“Ne valeva la pena”, un libro sulla vita di don Arturo Paoli

LUCCA – È uscito il libro “Ne valeva la pena” sulla vita di Don Arturo Paoli, edito dalle Edizioni Paoline e scritto da Silvia Pettiti (laureata in giurisprudenza, giornalista, segretaria dal 2001 al 2005 del religioso e curatrice della redazione di alcuni suoi scritti). Paoli, lucchese classe 1912, è un presbitero, missionario italiano, appartenente alla congregazione dei Piccoli Fratelli del Vangelo.

“Nel vale la pena” è uno scritto fondamentale per capire non solo il percorso di vita di Padre Arturo paoli ma anche la realtà europea e latinoamericana. Il sacerdote, infatti, ha vissuto gli anni della seconda guerra mondiale, dell’occupazione tedesca ed è stato militante nella gioventù di Azione Cattolica nel dopoguerra (Paoli è Giusto tra le Nazioni per il suo impegno a favore degli ebrei perseguitati durante la seconda guerra mondiale). Poi è salpato per l’America Latina, dove ha incontrato la repressione dei generali argentini ed ha vissuto nei più remoti paesini del Venezuela e del Brasile, riorganizzando la vita delle comunità locali e aprendo case di accoglienza e formando giovani.


– La vita di Arturo Paoli – scrive Walter Veltroni nella sua prefazione – è un incessante slancio vero gli ultimi: l’avvio di iniziative sociali, di forme di cooperazione produttiva, sulla spinta di una pastorale illuminata dalla radicalità del Vangelo piú che adagiata sulla tradizione devozionale di importazione europea. Da qui l’appoggio dei vescovi piú avanzati e l’ostilità di quelli moderati; i rapporti con i teologi della liberazione, l’attività di predicazione e di animazione spirituale che svolge, nelle vesti di piccolo fratello di Foucauld, percorrendo in lungo e in largo il subcontinente americano.


In Argentina vive a Fortin Olmos, tra i boscaioli che lavorano per una compagnia inglese del legname. Quando la compagnia abbandona il territorio lasciando senza lavoro la manovalanza locale, Arturo organizza una cooperativa per permettere ai boscaioli di continuare a vivere sul posto; è uno dei primi scontri con le autorità politiche ed economiche del luogo. Nel 1969 viene scelto come superiore regionale della comunità latinoamericana dei Piccoli Fratelli e si trasferisce vicino a Buenos Aires.
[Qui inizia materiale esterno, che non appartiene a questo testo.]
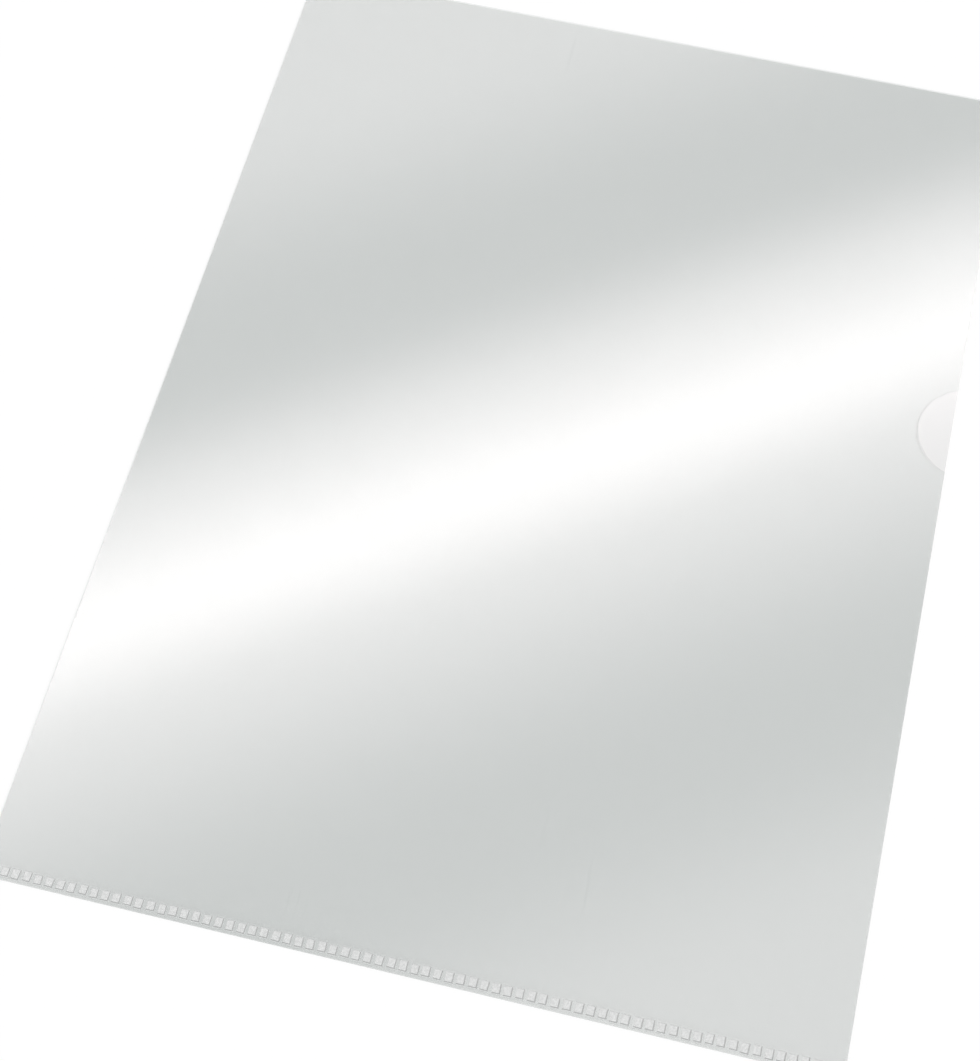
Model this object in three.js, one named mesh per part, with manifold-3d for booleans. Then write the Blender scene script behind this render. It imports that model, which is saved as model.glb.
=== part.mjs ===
// Clear plastic file folder for A4 paper, cut flush.
// One film is folded along the left edge and welded along the bottom edge by a row of small embossed
// squares. The top and the right edges are open, and the front leaf's right edge has a thumb notch.
// Millimetres, +Z up. The folder lies on its back leaf, with its open top towards +Y, and the origin is
// the middle of its underside.
import * as THREE from 'three';
import { mergeVertices } from 'three/addons/utils/BufferGeometryUtils.js';
import Module from 'manifold-3d';

const wasm = await Module();
wasm.setup();

// The leaves. The film is measured through one layer, and the pocket is the air between the two.
const LEAF_WIDTH = 220;
const LEAF_HEIGHT = 310;
const FILM = 0.2;
const POCKET_GAP = 0.3;

// The folded edge is a half-round bend, drawn in this many steps.
const BEND_STEPS = 12;

// The welded edge: the squares that fuse the two layers, above a plain margin along the cut
const SQUARE_WIDTH = 1.9;
const SQUARE_HEIGHT = 2.4;
const SQUARE_PITCH = 2.956;
const SQUARE_DEPTH = 0.12;
const SQUARES_ABOVE_CUT = 1.3;
const FIRST_SQUARE = 3.1;
const PLAIN_END = 0.5;

// The thumb notch in the front leaf: how far it cuts in, its radius, and its centre's height
const NOTCH_DEPTH = 9.7;
const NOTCH_RADIUS = 15.6;
const NOTCH_UP = 189;
const NOTCH_STEPS = 24;

// The front leaf lifts along a line from the fold's top end to the seam's right end. This is the
// clearance there between its fixed half and its free half.
const LIFT_CLEARANCE = 0.3;

const THICKNESS = 2 * FILM + POCKET_GAP;
const FRONT_LEVEL = FILM + POCKET_GAP;
const BEND_RADIUS = THICKNESS / 2;
const SEAM_HEIGHT = SQUARES_ABOVE_CUT + SQUARE_HEIGHT;

const clearFilm = new THREE.MeshStandardMaterial({
  color: 0xdde0de,
  roughness: 0.12,
  metalness: 0,
  transparent: true,
  opacity: 0.45,
});
const pressedFilm = new THREE.MeshStandardMaterial({
  color: 0xe6e8e7,
  roughness: 0.35,
  metalness: 0,
  transparent: true,
  opacity: 0.6,
});

// A piece's place is measured from the folder's bottom left corner, so this group moves that corner out.
const folder = new THREE.Group();
const leaves = new THREE.Group();
leaves.position.set(-LEAF_WIDTH / 2, -LEAF_HEIGHT / 2, 0);
folder.add(leaves);

function addPiece(name, geometry, material) {
  const piece = new THREE.Mesh(geometry, material);
  piece.name = name;
  leaves.add(piece);
  return piece;
}

// A layer of film cut to an outline
function cutFilm(outline) {
  return new THREE.ExtrudeGeometry(outline, {
    depth: FILM,
    bevelEnabled: false,
    curveSegments: NOTCH_STEPS / 2,
  });
}

function outlineOf(points) {
  return new THREE.Shape(points.map(([x, y]) => new THREE.Vector2(x, y)));
}

// A block from its left, front and lower corner and its size
function block(x, y, z, width, height, depth) {
  return new THREE.BoxGeometry(width, height, depth).translate(x + width / 2, y + height / 2, z + depth / 2);
}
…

Nel 1971 si trasferisce a Suriyaco, zona poverissima dove inizia il suo sodalizio con il vescovo Enrique Angelelli, la voce più profetica della Chiesa argentina negli anni della dittatura militare. In Argentina, il peronismo colpisce anche Arturo: accusato di essere trafficante d’armi con il Cile di Salvador Allende, viene inserito in una lista di persone da eliminare, su di un manifesto affisso lungo le strade di Santiago. Arturo rientrerà in Argentina solo nel 1985. Nel frattempo vive in Venezuela, prima a Monte Carmelo, poi alla periferia di Caracas.

Successivamente, con l’allentarsi della dittatura militare in Brasile, si trasferisce dal 1983 a Sao Leopoldo, dove si occupa dei problemi legati alle donne, soprattutto prostitute. Nel 1987 si trasferisce a Foz do Iguaçu, nel barrio di Boa Esperança, dove costituisce una comunità, che sarà poi sostenuta dall’ Associazione Fraternità e Alleanza, un ente di solidarietà con cui dare dignità alla popolazione emarginata; nel 2000, all’Associazoine si unisce la Fondazione Charles de Foucauld, rivolta in maniera specifica ai giovani poveri del barrio.